Every sport requires a different set of sub-skills. And each athlete will have their way of training, as they seek to master those skills. You can personalize the details, but what the best athletes all have in common is discipline.

The same pattern can be seen in our careers. People who enter the workforce with degrees from good schools have a sizable early advantage. But the context of our careers is never static. Modern education is increasingly struggling to prepare students for jobs that don’t exist yet. Like an athlete’s natural talent, initial advantages will fade; the steady improvement from discipline will keep you going.

Adopt the right mindset

As they train, every athlete experiences a mix of growth and plateaus. Sometimes, there will be inconsistency. You might feel better today than yesterday, but you could feel worse tomorrow.

The same fluctuations might be present during competitive performance. However, the stakes are higher; pressure will be amplified. In the face of such challenges, many people would submit to failure, whether in sport or throughout their careers.

Having the right mindset can make all the difference in terms of how athletes deal with failure and inconsistency. The ‘growth mindset’ made famous by the research of psychologist Carol Dweck is one of the most effective tools you can use to transform failure into a learning opportunity.

A second mindset can be just as vital to your efforts to train for your career like an athlete. Called the ‘curiosity mindset’, it entails facing your fears and deliberately seeking out new experiences and ideas. It helps you to improve by developing intrinsic motivation for learning.

Build your team

When you’re engaged in something that really matters, you’ll stop at nothing to find even marginal improvements. You’ll spend hours consulting and canvassing home loans because it could save you thousands of dollars in the long run. You manage your child’s nutrition and get involved at school because it improves their chances of success in the future.

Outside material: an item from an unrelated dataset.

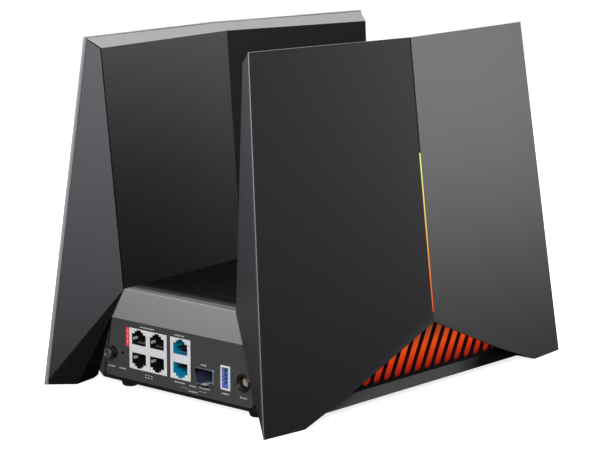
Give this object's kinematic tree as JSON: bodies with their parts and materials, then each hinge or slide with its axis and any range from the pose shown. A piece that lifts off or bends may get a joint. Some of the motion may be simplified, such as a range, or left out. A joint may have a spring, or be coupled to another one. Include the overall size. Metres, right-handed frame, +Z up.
{
  "type": "wireless router",
  "caption": "Wireless router with a low louvred body between two tall folded antenna wings, lit creases, glowing side grilles and a rear row of sockets and buttons.",
  "frame": {"origin": "on the table, under the centre of the footprint", "axes": "+Z up, +Y towards the sockets at the rear, +X towards the reset and power buttons' side, which is right seen from the front"},
  "size_m": [0.2002, 0.2852, 0.215],
  "materials": {
    "graphite_panel": "fine matte texture",
    "grey_frame": "fine matte texture",
    "grey_cover": "satin",
    "base_plastic": "fine matte texture",
    "port_panel": "fine matte texture",
    "grille_black": "semi gloss",
    "trim_black": "gloss",
    "glow_orange": "translucent, lit",
    "light_amber": "translucent, lit",
    "circuit_board": "solder resist",
    "rubber": "matte",
    "black_plastic": "matte",
    "tinned_steel": "bright tin",
    "pad_grey": "soft silicone",
    "sink_aluminium": "extruded",
    "contact_gold": "gold plate",
    "antenna_board": "copper on laminate",
    "cable_black": "satin",
    "jack_white": "satin",
    "jack_teal": "satin",
    "usb_blue": "satin",
    "inlet_black": "satin",
    "sleeve_nickel": "nickel",
    "button_grey": "satin",
    "button_white": "satin",
    "screw_steel": "zinc"
  },
  "bodies": {
    "chassis": {"base_tray": "base_plastic", "top_cover": "grey_cover", "rear_panel": "port_panel", "front_panel": "port_panel", "left_side_grille": "grille_black", "right_side_grille": "grille_black", "left_glow_guide": "glow_orange", "right_glow_guide": "glow_orange", "left_glow_board": "circuit_board", "right_glow_board": "circuit_board", "rubber_feet": "rubber", "main_board": "circuit_board", "chips": "black_plastic", "shield_cans": "tinned_steel", "thermal_pads": "pad_grey", "heat_sink": "sink_aluminium", "heat_spreader": "sink_aluminium", "network_transformers": "black_plastic", "capacitors": "black_plastic", "antenna_sockets": "contact_gold", "lan_jacks": "jack_white", "wan_jacks": "jack_teal", "jack_contacts": "contact_gold", "sfp_cage": "tinned_steel", "sfp_connector": "black_plastic", "usb_shell": "tinned_steel", "usb_tongue": "usb_blue", "power_inlet": "inlet_black", "inlet_sleeve": "sleeve_nickel", "power_switch": "black_plastic", "reset_switch": "black_plastic", "board_screws": "screw_steel", "cover_screws": "screw_steel", "wing_screws": "screw_steel", "left_outer_panel": "graphite_panel", "right_outer_panel": "graphite_panel", "left_wing_frame": "grey_frame", "right_wing_frame": "grey_frame", "left_inner_cover": "grey_cover", "right_inner_cover": "grey_cover", "left_light_bar": "light_amber", "right_light_bar": "light_amber", "left_crease_trim": "trim_black", "right_crease_trim": "trim_black", "left_light_board": "circuit_board", "right_light_board": "circuit_board", "left_antennas": "antenna_board", "right_antennas": "antenna_board", "left_antenna_cables": "cable_black", "right_antenna_cables": "cable_black"},
    "power_button": {"power_button": "button_grey"},
    "reset_button": {"reset_button": "button_white"}
  },
  "joints": [
    {"name": "power_press", "type": "slide", "parent": "chassis", "child": "power_button", "axis": [0, -1, 0], "range_m": [0, 0.0018], "stiffness_N_per_m": 900},
    {"name": "reset_press", "type": "slide", "parent": "chassis", "child": "reset_button", "axis": [0, -1, 0], "range_m": [0, 0.0005], "stiffness_N_per_m": 1500}
  ]
}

The simple step of networking and spending time with peers who can give you honest feedback is one that can pay dividends repeatedly over time. Even if you’re highly aware of your strengths and weaknesses, an outside perspective always helps. Yet many people fail to work this angle with intent; they don’t maximize its potential benefits.

There’s truth behind the saying that you’re the average of the people you spend the most time with. Surround yourself with positive influences, and reduce your exposure to negative ones. Seek out expert advice; be receptive to constructive criticism.

Don’t hesitate to invest in a coach or build relationships with a mentor. They might only help you improve by a small amount, or in a specific skill. But that could be the 1% that edges you past the competition.

Be aligned with your passion

Employee working
Even the best of athletes aren’t immune to burnout. They can have all of these things in place; discipline, mindset, and a great team. But they still feel like all that ceaseless pursuit of excellence, and the next new cutting-edge advantage has worn them down.

Of course, you’re probably far better acquainted with the phenomenon of career burnout. Unlike athletes, many people don’t love what they do, to begin with. Our reasons for losing interest and becoming disillusioned with work tend to be more mundane.

Even so, when you seem to be doing everything else right, you could still feel burned out from your career. And the underlying problem in that situation is often a matter of passion. If you allow your identity to become wrapped up in the extrinsic motivations, such as promotions, salary increases, awards, and other forms of recognition, passion becomes an obsession.

Obsessive passion is negative and inherently unsustainable. You need to realign and refocus your passion constantly. Separate yourself from the external validation and other markers of success. This will maintain your inner drive as you build a successful, long-term career.